Vegemite pinwheels

  • 5 mins preparation
  • 40 mins cooking
  • Makes 12 Item
  • Print


Vegemite pinwheels
  • 2 cup (300g) self-raising flour
  • 1 tablespoon caster (superfine) sugar
  • 50 gram (1½ ounce) butter, chopped
  • 3/4 cup (180ml) milk
  • 2 tablespoon vegemite
  • 1 1/4 cup (150g) coarsely grated cheddar cheese


Vegemite pinwheels
  • 1
    Preheat oven to 200°C (180°C fan-forced). Oil a 20cm x 30cm (8-inch x 12-inch) slice pan.
  • 2
    Combine sifted flour and caster sugar in a medium bowl; rub in butter. Stir in milk, mix to a soft sticky dough.
  • 3
    Turn dough onto a floured surface; knead lightly until smooth.

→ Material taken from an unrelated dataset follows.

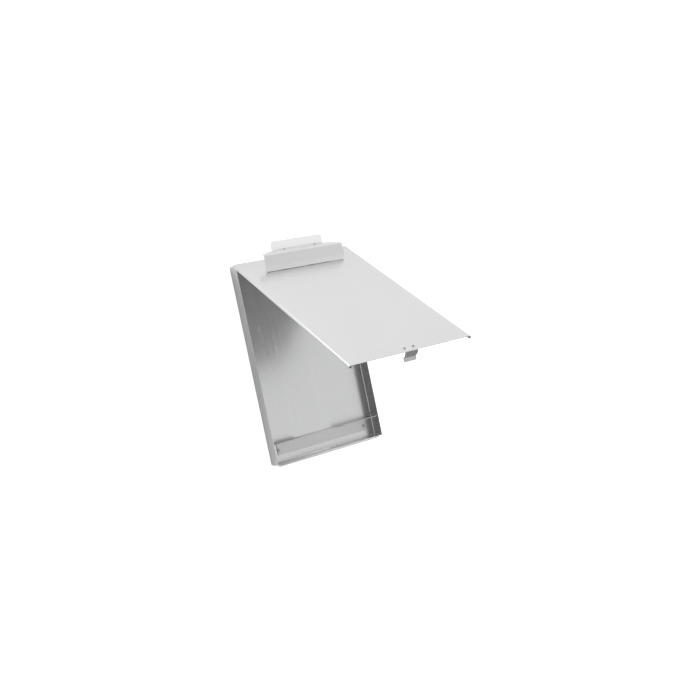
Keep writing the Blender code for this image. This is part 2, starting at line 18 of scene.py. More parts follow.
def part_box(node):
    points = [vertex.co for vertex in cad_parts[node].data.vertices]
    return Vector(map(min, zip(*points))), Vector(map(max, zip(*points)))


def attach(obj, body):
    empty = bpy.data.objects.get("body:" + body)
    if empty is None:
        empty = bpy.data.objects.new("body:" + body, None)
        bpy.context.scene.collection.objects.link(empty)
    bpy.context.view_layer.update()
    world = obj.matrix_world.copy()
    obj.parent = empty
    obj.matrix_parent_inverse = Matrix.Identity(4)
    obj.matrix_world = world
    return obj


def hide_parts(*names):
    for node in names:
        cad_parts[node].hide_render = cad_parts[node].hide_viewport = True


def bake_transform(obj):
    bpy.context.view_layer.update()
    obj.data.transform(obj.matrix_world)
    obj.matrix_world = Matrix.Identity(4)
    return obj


bl_info = {
    "name": "Storage Clipboard",
    "version": (1, 0, 0),
    "blender": (4, 5, 0),
    "location": "View3D > Sidebar > Clipboard",
    "description": "Builds a sheet-metal storage clipboard with its lid, paper clip and latch",
    "category": "Object",
}

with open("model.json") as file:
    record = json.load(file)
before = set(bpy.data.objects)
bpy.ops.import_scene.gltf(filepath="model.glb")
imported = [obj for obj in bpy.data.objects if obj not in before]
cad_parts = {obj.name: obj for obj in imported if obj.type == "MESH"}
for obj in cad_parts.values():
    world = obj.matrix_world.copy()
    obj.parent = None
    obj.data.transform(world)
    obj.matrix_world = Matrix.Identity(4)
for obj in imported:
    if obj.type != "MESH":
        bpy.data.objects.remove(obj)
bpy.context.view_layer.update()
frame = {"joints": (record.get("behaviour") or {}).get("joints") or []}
JOINTS = {joint["name"]: joint for joint in frame["joints"]}

MM = 0.001
GAP = 0.3 * MM
NEAR = 0.01 * MM
SMOOTH_ANGLE = math.radians(40)

# Tray
TRAY_LOW, TRAY_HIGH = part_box("tray_shell")
TRAY_BEND = 2.2 * MM
TOP_CUT = 3.5 * MM
END_CUT = 1.3 * MM
HEM_HALF = 108.0 * MM
HEM_NECK = 2.0 * MM
HEM_SPACE = 1.8 * MM
HEM_DROP = 7.4 * MM

# Shelf
SHELF_Y = 36.0 * MM
SHELF_FOOT_Y = 14.3 * MM
SHELF_FOOT_HALF = 96.5 * MM
SHELF_HALF = 112.4 * MM
SHELF_TOP = 24.6 * MM
SHELF_LEAN = 2.0 * MM
SHELF_BEND = 1.6 * MM
SHELF_CORNER = 4.0 * MM
NOTCH = (-52.0 * MM, 32.0 * MM)
NOTCH_ROOT = 4.0 * MM
SHELF_RIVETS = (-93.8 * MM, 91.8 * MM)
SHELF_RIVET_Y = 23.4 * MM

# Hinge
BARREL_R = 1.6 * MM
LEAF = 0.6 * MM
LEAF_W = 10.0 * MM
HINGE_HALF = 107.0 * MM
KNUCKLES = 19
PIN_R = 0.7 * MM
PIN_END = 0.8 * MM

# Lid
LID_START = 1.0 * MM
LID_END = 363.5 * MM

# Latch
LATCH_X = -0.9 * MM
LATCH_HALF = 12.7 * MM
LATCH_SHEET = 0.5 * MM
LATCH_BACK = 345.0 * MM
LATCH_RIVET_S = 354.2 * MM
LATCH_RIVET_X = 8.8 * MM
LATCH_LEG = 362.7 * MM
LATCH_APEX = 2.8 * MM
LEG_DROP = 10.0 * MM
BEAD_DROP = 13.6 * MM
TAB_DROP = 19.8 * MM
TAB_FLARE = 0.9 * MM
LATCH_BEND = 0.9 * MM
LATCH_CORNER = 3.0 * MM

# Paper clip
CLIP_X = 2.9 * MM
JAW_HALF = 81.2 * MM
JAW_TOP_HALF = 44.0 * MM
JAW_FOOT = (48.8 * MM, 0.9 * MM)
JAW_KNEE = (45.6 * MM, 9.0 * MM)
JAW_BEND = (33.8 * MM, 26.2 * MM)
JAW_BACK = (14.6 * MM, 23.4 * MM)
JAW_END_DEPTH = 7.0 * MM
JAW_CORNER = 3.5 * MM
CHEEK = (9.0 * MM, -6.0 * MM)
LEVER_HALF = 53.4 * MM
LEVER_FOOT_S = 27.0 * MM
LEVER_TIP = (6.3 * MM, 35.9 * MM)
LEVER_RIVET_X = 31.6 * MM
LEVER_RIVET_S = 20.6 * MM
LEVER_BEND = 2.0 * MM
LEVER_FOOT_CORNER = 3.0 * MM
LEVER_RIVET_LIFT = 0.45 * MM
PIVOT = (22.0 * MM, 11.0 * MM)
BASE_HALF = 59.0 * MM
BASE_S = (8.5 * MM, 36.0 * MM)
EAR_R = 5.0 * MM
EAR_CORNER = 4.4 * MM
EAR_TAPER = 0.42
BASE_BEND = 2.0 * MM
ROD_R = 1.7 * MM
ROD_END = 5.2 * MM
BASE_RIVETS = ((-44.0, 15.0), (44.0, 15.0), (-44.0, 30.0), (44.0, 30.0))
SPRING_WIRE = 0.7 * MM
SPRING_COIL = 3.4 * MM
SPRING_TURNS = 6
SPRING_STEPS = 24
SPRING_X = 26.0 * MM
SPRING_START = 160
SPRING_UPPER_ARM = (-7.0 * MM, 10.2 * MM)
SPRING_LOWER_ARM = (-11.5 * MM, -6.6 * MM)

# Blind rivets
SHANK_R = 1.6 * MM
HEAD_R = 3.0 * MM
HEAD_H = 0.9 * MM
CUP_R = 1.3 * MM
CUP_DEPTH = 1.1 * MM

JAW_RISE = (JAW_BEND[1] - JAW_BACK[1]) / (JAW_BEND[0] - JAW_BACK[0])


def lid_frame():
    """The turn from the shut lid's frame to where the lid stands open."""
    joint = JOINTS["lid_hinge"]
    return Matrix.Translation(joint["pos_m"]) @ Matrix.Rotation(math.radians(joint["range_deg"][0]), 4, "X")


def jaw_frame():
    """The same turn about the jaw's own axis."""
    turn = lid_frame().to_3x3().to_4x4()
    return Matrix.Translation(JOINTS["jaw_pivot"]["pos_m"]) @ turn


# ---------------------------------------------------------------- sizes and finishes a user would change

class TrayForm(PropertyGroup):
    """Sheet sizes of the tray and its shelf."""

    sheet: FloatProperty(name="Sheet", description="Thickness of the tray's sheet", default=1.0 * MM, min=0.0004,
                         unit="LENGTH", precision=5)
    bend: FloatProperty(name="Bend radius", description="Outer radius of the tray's bends", default=TRAY_BEND,
                        min=0.0012, unit="LENGTH", precision=5)
    edge: FloatProperty(name="Edge rounding", description="How far sheared edges are broken", default=0.16 * MM,
                        min=0.00002, unit="LENGTH", precision=5)


class LidForm(PropertyGroup):
    """Sheet sizes of the lid."""

    sheet: FloatProperty(name="Sheet", description="Thickness of the lid's sheet", default=0.9 * MM, min=0.0004,
                         unit="LENGTH", precision=5)
    roll: FloatProperty(name="Edge roll", description="Outer radius of the rolled side edges", default=2.75 * MM,
                        min=0.0015, unit="LENGTH", precision=5)
    roll_steps: IntProperty(name="Roll steps", description="Facets round each rolled edge", default=36, min=8)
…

Roll dough out between two sheets of floured baking paper to a 28cm x 40cm (11-inch x 16-inch) rectangle. Spread Vegemite over dough; sprinkle with cheese. Starting from a long side, roll dough up firmly; trim ends. Using an oiled serrated knife, cut roll into 12 slices; place pinwheels, cut-side up, in a single layer, in pan. Bake about 30 minutes. Serve pinwheels warm.


Unbaked pinwheels can be frozen for up to a month. Bake them straight from the freezer, adding about 10 minutes to the baking time.